Every line with the word "shown" in it should be extracted from the data that follows.

········

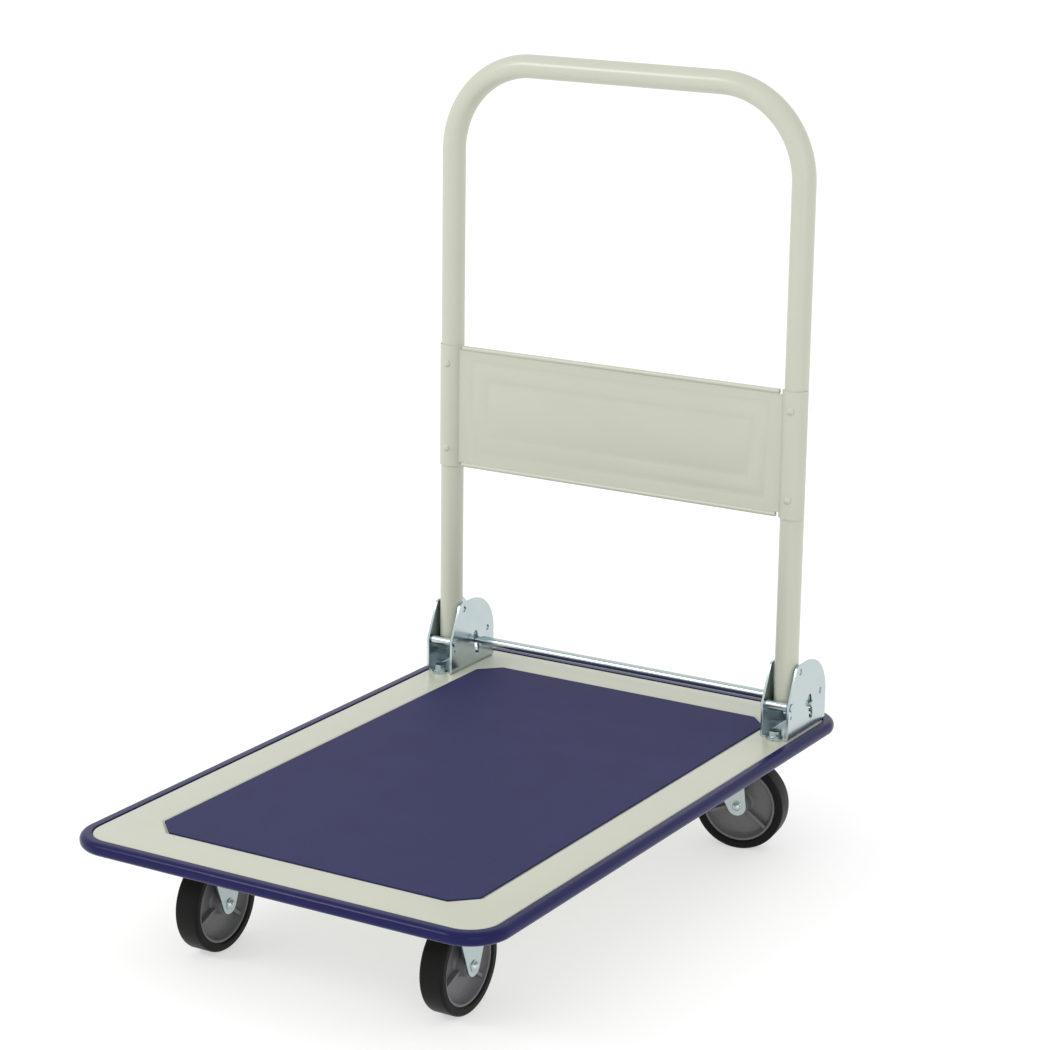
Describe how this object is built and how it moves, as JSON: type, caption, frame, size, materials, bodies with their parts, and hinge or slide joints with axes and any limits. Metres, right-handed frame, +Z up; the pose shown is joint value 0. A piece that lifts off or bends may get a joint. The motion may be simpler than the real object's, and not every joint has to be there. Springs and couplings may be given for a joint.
{
  "type": "folding platform cart",
  "caption": "Flat-deck hand cart on fixed and swivel casters, with a bent-tube handle that folds forward onto the deck when the release rod is pressed.",
  "frame": {"origin": "on the floor under the middle of the deck", "axes": "+Z up, +Y towards the handle end, +X to the right for someone looking along +Y"},
  "size_m": [0.4824, 0.7524, 0.8337],
  "materials": {
    "cream_paint": "semi-gloss",
    "mat_vinyl": "fine ribbed vinyl",
    "bumper_rubber": "satin",
    "zinc": "bright zinc plate",
    "ball_steel": "polished",
    "hub_plastic": "moulded",
    "tyre_rubber": "satin"
  },
  "bodies": {
    "cart": {"deck_pan": "cream_paint", "deck_mat": "mat_vinyl", "deck_bumper": "bumper_rubber", "deck_rails": "cream_paint", "deck_ribs": "cream_paint", "caster_pads": "cream_paint", "caster_studs": "zinc", "caster_nuts": "zinc", "bracket_backings": "zinc", "bracket_left": "zinc", "bracket_right": "zinc", "bracket_bolts": "zinc", "bracket_washers": "zinc", "bracket_nuts": "zinc", "pivot_pins": "zinc", "front_plates": "zinc", "front_fork_left": "zinc", "front_fork_right": "zinc", "front_axles": "zinc", "front_axle_nuts": "zinc", "front_spacers": "zinc", "rear_plates": "zinc", "kingpins": "zinc", "kingpin_nuts": "zinc"},
    "handle": {"handle_tube": "cream_paint", "handle_panel": "cream_paint", "panel_rivets": "cream_paint", "handle_foot_left": "zinc", "handle_foot_right": "zinc"},
    "release_bar": {"release_rod": "zinc", "release_sleeve": "zinc", "rod_clips": "zinc", "rod_springs": "zinc"},
    "front_wheel_left": {"front_tyre_left": "tyre_rubber", "front_hub_left": "hub_plastic"},
    "front_wheel_right": {"front_tyre_right": "tyre_rubber", "front_hub_right": "hub_plastic"},
    "rear_caster_left": {"rear_fork_left": "zinc", "rear_balls_left": "ball_steel", "rear_axle_left": "zinc", "rear_axle_nut_left": "zinc", "rear_spacer_left": "zinc"},
    "rear_wheel_left": {"rear_tyre_left": "tyre_rubber", "rear_hub_left": "hub_plastic"},
    "rear_caster_right": {"rear_fork_right": "zinc", "rear_balls_right": "ball_steel", "rear_axle_right": "zinc", "rear_axle_nut_right": "zinc", "rear_spacer_right": "zinc"},
    "rear_wheel_right": {"rear_tyre_right": "tyre_rubber", "rear_hub_right": "hub_plastic"}
  },
  "joints": [
    {"name": "handle_fold", "type": "hinge", "parent": "cart", "child": "handle", "pos_m": [0, 0.263, 0.169], "axis": [1, 0, 0], "range_deg": [0, 90]},
    {"name": "release_press", "type": "slide", "parent": "cart", "child": "release_bar", "axis": [0, 0.2079, -0.9781], "range_m": [0, 0.012], "stiffness_N_per_m": 1500, "springref_m": -0.01, "deforming": ["rod_springs"]},
    {"name": "front_spin_left", "type": "hinge", "parent": "cart", "child": "front_wheel_left", "pos_m": [-0.1415, -0.262, 0.05], "axis": [1, 0, 0], "continuous": true},
    {"name": "front_spin_right", "type": "hinge", "parent": "cart", "child": "front_wheel_right", "pos_m": [0.1415, -0.262, 0.05], "axis": [1, 0, 0], "continuous": true},
    {"name": "rear_swivel_left", "type": "hinge", "parent": "cart", "child": "rear_caster_left", "pos_m": [-0.1415, 0.267, 0.11], "axis": [0, 0, 1], "continuous": true},
    {"name": "rear_spin_left", "type": "hinge", "parent": "rear_caster_left", "child": "rear_wheel_left", "pos_m": [-0.11647, 0.27711, 0.05], "axis": [0.3746, -0.9272, 0], "continuous": true},
    {"name": "rear_swivel_right", "type": "hinge", "parent": "cart", "child": "rear_caster_right", "pos_m": [0.1415, 0.267, 0.11], "axis": [0, 0, 1], "continuous": true},
    {"name": "rear_spin_right", "type": "hinge", "parent": "rear_caster_right", "child": "rear_wheel_right", "pos_m": [0.16824, 0.27076, 0.05], "axis": [0.1392, -0.9903, 0], "continuous": true}
  ]
}
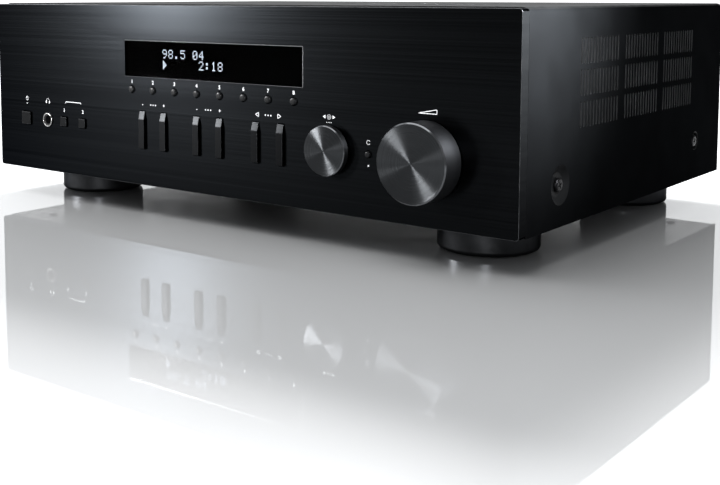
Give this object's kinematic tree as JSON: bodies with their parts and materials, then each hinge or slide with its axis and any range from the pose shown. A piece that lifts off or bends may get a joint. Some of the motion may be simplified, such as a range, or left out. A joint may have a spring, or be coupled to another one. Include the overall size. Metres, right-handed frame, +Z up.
{
  "type": "stereo receiver",
  "caption": "Full-width stereo receiver with a brushed black front, display window, push keys, two turning knobs and a vented steel cover on round feet.",
  "frame": {"origin": "under the middle of the whole object, on the surface that the feet stand on", "axes": "+X right seen from the front, +Y towards the rear panel, +Z up"},
  "size_m": [0.435, 0.34, 0.141],
  "materials": {
    "brushed_panel": "black anodised, brushed along its width",
    "spun_knob": "dark anodised, spun face",
    "black_key": "satin black",
    "smoked_window": "polished, dark clear",
    "display_glass": "smooth",
    "black_plastic": "fine moulded grain",
    "foot_plastic": "glossy black",
    "bright_ring": "polished",
    "black_paint": "satin black stove paint with a fine grain",
    "plated_steel": "zinc plated",
    "black_screw": "blackened steel",
    "circuit_board": "green solder mask",
    "laminated_core": "stacked laminations, varnished",
    "copper_winding": "enamelled wire under tape",
    "bare_aluminium": "extruded, unpainted",
    "can_sleeve": "shrunk sleeve",
    "red_plastic": "clear red over a plated core",
    "tinned_screen": null
  },
  "bodies": {
    "cabinet": {"front_panel": "brushed_panel", "front_frame": "black_plastic", "display_window": "smoked_window", "display_module": "display_glass", "phones_jack": "bright_ring", "volume_encoder": "plated_steel", "select_encoder": "plated_steel", "front_board": "circuit_board", "chassis_pan": "plated_steel", "top_cover": "black_paint", "rear_panel": "black_paint", "main_board": "circuit_board", "filter_capacitors": "can_sleeve", "transformer_core": "laminated_core", "transformer_winding": "copper_winding", "heat_sink": "bare_aluminium", "output_transistors": "black_plastic", "speaker_terminal_block": "black_plastic", "line_jack_block": "black_plastic", "mains_inlet": "black_plastic", "network_module": "tinned_screen", "cover_screw_front_left": "black_screw", "cover_screw_rear_left": "black_screw", "cover_screw_front_right": "black_screw", "cover_screw_rear_right": "black_screw", "foot_front_left": "foot_plastic", "foot_rear_left": "foot_plastic", "foot_front_right": "foot_plastic", "foot_rear_right": "foot_plastic"},
    "volume": {"volume_knob": "spun_knob", "volume_shaft": "plated_steel"},
    "select_push": {"select_plunger": "black_plastic"},
    "select": {"select_knob": "spun_knob", "select_shaft": "plated_steel"},
    "power": {"power_key": "black_key"},
    "speaker_a": {"speaker_a_key": "black_key"},
    "speaker_b": {"speaker_b_key": "black_key"},
    "display": {"display_key": "black_key"},
    "mode": {"mode_key": "black_key"},
    "memory": {"memory_key": "black_key"},
    "band": {"band_key": "black_key"},
    "preset_down": {"preset_down_key": "black_key"},
    "preset_up": {"preset_up_key": "black_key"},
    "tuning_down": {"tuning_down_key": "black_key"},
    "tuning_up": {"tuning_up_key": "black_key"},
    "return": {"return_key": "black_key"},
    "bass_down": {"bass_down_key": "black_key"},
    "bass_up": {"bass_up_key": "black_key"},
    "treble_down": {"treble_down_key": "black_key"},
    "treble_up": {"treble_up_key": "black_key"},
    "input_previous": {"input_previous_key": "black_key"},
    "input_next": {"input_next_key": "black_key"},
    "cap_1": {"terminal_cap_1": "red_plastic"},
    "cap_2": {"terminal_cap_2": "black_plastic"},
    "cap_3": {"terminal_cap_3": "black_plastic"},
    "cap_4": {"terminal_cap_4": "red_plastic"},
    "cap_5": {"terminal_cap_5": "red_plastic"},
    "cap_6": {"terminal_cap_6": "black_plastic"},
    "cap_7": {"terminal_cap_7": "black_plastic"},
    "cap_8": {"terminal_cap_8": "red_plastic"}
  },
  "joints": [
    {"name": "volume_turn", "type": "hinge", "parent": "cabinet", "child": "volume", "pos_m": [0.16121, -0.153, 0.0572], "axis": [0, 1, 0], "continuous": true},
    {"name": "select_press", "type": "slide", "parent": "cabinet", "child": "select_push", "axis": [0, 1, 0], "range_m": [0, 0.0006], "stiffness_N_per_m": 2500},
    {"name": "select_turn", "type": "hinge", "parent": "select_push", "child": "select", "pos_m": [0.094, -0.153, 0.0572], "axis": [0, 1, 0], "continuous": true},
    {"name": "power_press", "type": "slide", "parent": "cabinet", "child": "power", "axis": [0, 1, 0], "range_m": [0, 0.0015], "stiffness_N_per_m": 1200},
    {"name": "speaker_a_press", "type": "slide", "parent": "cabinet", "child": "speaker_a", "axis": [0, 1, 0], "range_m": [0, 0.001], "stiffness_N_per_m": 1500},
    {"name": "speaker_b_press", "type": "slide", "parent": "cabinet", "child": "speaker_b", "axis": [0, 1, 0], "range_m": [0, 0.001], "stiffness_N_per_m": 1500},
    {"name": "display_press", "type": "slide", "parent": "cabinet", "child": "display", "axis": [0, 1, 0], "range_m": [0, 0.0006], "stiffness_N_per_m": 2000},
    {"name": "mode_press", "type": "slide", "parent": "cabinet", "child": "mode", "axis": [0, 1, 0], "range_m": [0, 0.0006], "stiffness_N_per_m": 2000},
    {"name": "memory_press", "type": "slide", "parent": "cabinet", "child": "memory", "axis": [0, 1, 0], "range_m": [0, 0.0006], "stiffness_N_per_m": 2000},
    {"name": "band_press", "type": "slide", "parent": "cabinet", "child": "band", "axis": [0, 1, 0], "range_m": [0, 0.0006], "stiffness_N_per_m": 2000},
    {"name": "preset_down_press", "type": "slide", "parent": "cabinet", "child": "preset_down", "axis": [0, 1, 0], "range_m": [0, 0.0006], "stiffness_N_per_m": 2000},
    {"name": "preset_up_press", "type": "slide", "parent": "cabinet", "child": "preset_up", "axis": [0, 1, 0], "range_m": [0, 0.0006], "stiffness_N_per_m": 2000},
    {"name": "tuning_down_press", "type": "slide", "parent": "cabinet", "child": "tuning_down", "axis": [0, 1, 0], "range_m": [0, 0.0006], "stiffness_N_per_m": 2000},
    {"name": "tuning_up_press", "type": "slide", "parent": "cabinet", "child": "tuning_up", "axis": [0, 1, 0], "range_m": [0, 0.0006], "stiffness_N_per_m": 2000},
    {"name": "return_press", "type": "slide", "parent": "cabinet", "child": "return", "axis": [0, 1, 0], "range_m": [0, 0.0006], "stiffness_N_per_m": 2000},
    {"name": "bass_down_press", "type": "slide", "parent": "cabinet", "child": "bass_down", "axis": [0, 1, 0], "range_m": [0, 0.0008], "stiffness_N_per_m": 2000},
    {"name": "bass_up_press", "type": "slide", "parent": "cabinet", "child": "bass_up", "axis": [0, 1, 0], "range_m": [0, 0.0008], "stiffness_N_per_m": 2000},
    {"name": "treble_down_press", "type": "slide", "parent": "cabinet", "child": "treble_down", "axis": [0, 1, 0], "range_m": [0, 0.0008], "stiffness_N_per_m": 2000},
    {"name": "treble_up_press", "type": "slide", "parent": "cabinet", "child": "treble_up", "axis": [0, 1, 0], "range_m": [0, 0.0008], "stiffness_N_per_m": 2000},
    {"name": "input_previous_press", "type": "slide", "parent": "cabinet", "child": "input_previous", "axis": [0, 1, 0], "range_m": [0, 0.0008], "stiffness_N_per_m": 2000},
    {"name": "input_next_press", "type": "slide", "parent": "cabinet", "child": "input_next", "axis": [0, 1, 0], "range_m": [0, 0.0008], "stiffness_N_per_m": 2000},
    {"name": "cap_1_turn", "type": "hinge", "parent": "cabinet", "child": "cap_1", "pos_m": [-0.03349, 0.16, 0.0639], "axis": [0, 1, 0], "range_deg": [0, 1080]},
    {"name": "cap_2_turn", "type": "hinge", "parent": "cabinet", "child": "cap_2", "pos_m": [-0.05249, 0.16, 0.0639], "axis": [0, 1, 0], "range_deg": [0, 1080]},
    {"name": "cap_3_turn", "type": "hinge", "parent": "cabinet", "child": "cap_3", "pos_m": [-0.07149, 0.16, 0.0639], "axis": [0, 1, 0], "range_deg": [0, 1080]},
    {"name": "cap_4_turn", "type": "hinge", "parent": "cabinet", "child": "cap_4", "pos_m": [-0.09049, 0.16, 0.0639], "axis": [0, 1, 0], "range_deg": [0, 1080]},
    {"name": "cap_5_turn", "type": "hinge", "parent": "cabinet", "child": "cap_5", "pos_m": [-0.03349, 0.16, 0.0449], "axis": [0, 1, 0], "range_deg": [0, 1080]},
    {"name": "cap_6_turn", "type": "hinge", "parent": "cabinet", "child": "cap_6", "pos_m": [-0.05249, 0.16, 0.0449], "axis": [0, 1, 0], "range_deg": [0, 1080]},
    {"name": "cap_7_turn", "type": "hinge", "parent": "cabinet", "child": "cap_7", "pos_m": [-0.07149, 0.16, 0.0449], "axis": [0, 1, 0], "range_deg": [0, 1080]},
    {"name": "cap_8_turn", "type": "hinge", "parent": "cabinet", "child": "cap_8", "pos_m": [-0.09049, 0.16, 0.0449], "axis": [0, 1, 0], "range_deg": [0, 1080]}
  ]
}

········

■ OUTPUT FOR THIS EXERCISE
Describe how this object is built and how it moves, as JSON: type, caption, frame, size, materials, bodies with their parts, and hinge or slide joints with axes and any limits. Metres, right-handed frame, +Z up; the pose shown is joint value 0. A piece that lifts off or bends may get a joint. The motion may be simpler than the real object's, and not every joint has to be there. Springs and couplings may be given for a joint.
Give this object's kinematic tree as JSON: bodies with their parts and materials, then each hinge or slide with its axis and any range from the pose shown. A piece that lifts off or bends may get a joint. Some of the motion may be simplified, such as a range, or left out. A joint may have a spring, or be coupled to another one. Include the overall size. Metres, right-handed frame, +Z up.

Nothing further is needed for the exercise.